I think, from reading the Statistical Account of New Monkland https://stataccscot.ed.ac.uk/static/statacc/dist/viewer/osa-vol7-Parish_record_for_New_Monkland_in_the_county_of_Lanark_in_volume_7_of_account_1/ that in the 1770s there was only the parish kirk in New Monkland.

This is a photo of it https://www.geograph.org.uk/photo/4093594
and from the other side https://www.geograph.org.uk/photo/153134
and from the kirkyard https://www.geograph.org.uk/photo/1602702

The Listed Building description at https://portal.historicenvironment.scot/apex/f?p=1505:300:::::VIEWTYPE,VIEWREF:designation,LB19676 is singularly uninformative.

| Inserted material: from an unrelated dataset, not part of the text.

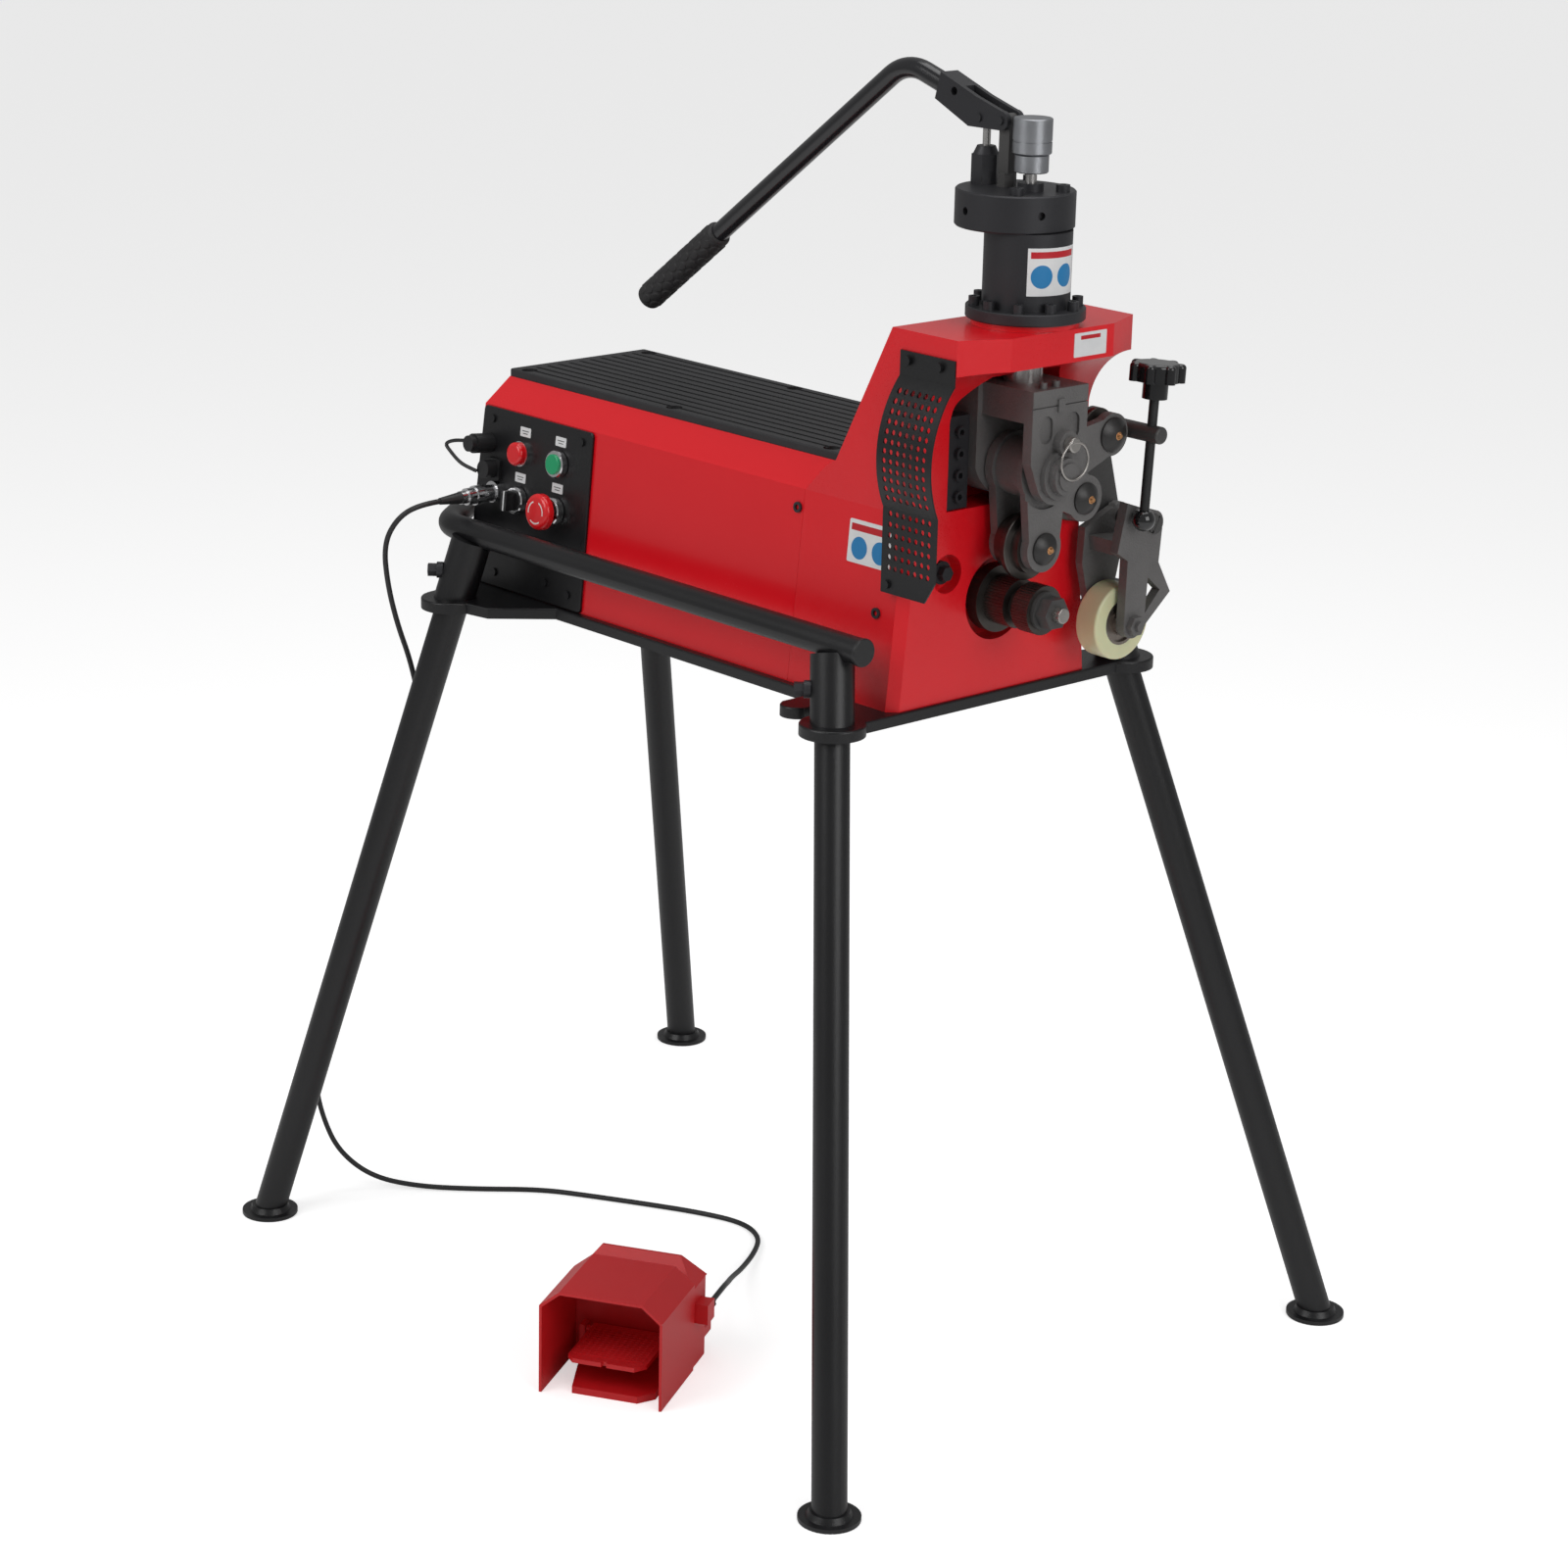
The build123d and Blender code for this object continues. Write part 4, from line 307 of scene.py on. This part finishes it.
casting("phosphated_casting", (0.165, 0.160, 0.158), 0.52, 420.0, 0.00035)
casting("phosphated_bar", (0.085, 0.083, 0.082), 0.46, 700.0, 0.00014)
turned("roll_steel", (0.105, 0.095, 0.088), 0.33, (0, 0, 0.846))
turned("shaft_steel", (0.42, 0.40, 0.38), 0.28, (0, 0, 0.846))
turned("stem_steel", (0.55, 0.54, 0.53), 0.24, (0.35, 0, 0), along="z")
turned("stop_nut_alloy", (0.34, 0.35, 0.37), 0.34, (0.35, 0, 0), along="z", stain=0.10, depth=0.00005)
turned("hub_steel", (0.30, 0.26, 0.23), 0.30, (0, 0.131, 0.810))
turned("bright_plate", (0.78, 0.78, 0.79), 0.14, (0, 0, 0.9), stain=0.06, metal=1.0)
print("finishes", len(finishes))

# %% [markdown]
# ## Rubber, urethane and lenses
# The wheel's tyre is cream urethane, which lets a little light in. Rubber is black with a broad
# dusty unevenness. Buttons are clear-coated plastic, and a fine drift keeps them from looking
# like flat colour.


# %% Soft and clear finishes
def moulded(name, colour, rough, drift=0.10, clear=0.0, inside=0.0, depth=0.00003):
    """Moulded plastic or rubber: a broad drift of colour and a fine skin."""
    f = Finish(name, coat_weight=clear, subsurface_weight=inside, subsurface_scale=0.01)
    broad = f.noise(28.0, 3.0)
    fine = f.noise(1300.0, 2.0)
    dark = tuple(c * (1 - drift) for c in colour)
    light = tuple(min(1.0, c * (1 + drift)) for c in colour)
    f.paint(
        colour=f.mix(broad, dark, light),
        rough=(broad - 0.5) * 0.15 + rough,
        height=fine + broad * 0.3,
        depth=depth,
    )
    return f


moulded("mat_rubber", (0.020, 0.020, 0.022), 0.55, drift=0.35, depth=0.00012)
moulded("grip_rubber", (0.022, 0.021, 0.022), 0.60, drift=0.3, depth=0.0001)
moulded("cable_rubber", (0.018, 0.018, 0.019), 0.45, drift=0.2)
moulded("cream_urethane", (0.72, 0.71, 0.44), 0.32, drift=0.08, clear=0.2, inside=0.15)
moulded("start_green", (0.004, 0.36, 0.14), 0.25, clear=0.5)
moulded("lamp_red", (0.78, 0.006, 0.012), 0.18, clear=0.7, inside=0.1)
print("finishes", len(finishes))

# %% [markdown]
# ## Printed plates
# The plates are white film with plain printed shapes: a band, two discs and short strokes in
# place of words. Each shape is a mask worked out from where the point is, so the print is sharp
# at any distance and needs no picture.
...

If your interest is in finding the building where your Alexander Pender and Christian Black were married, bear in mind that it was very much the exception for a Presbyterian wedding ceremony to be held in the kirk building. Most weddings were held in the bride's home or, if she had no parents living, or was married a long way from home, in the manse or in her employer's home.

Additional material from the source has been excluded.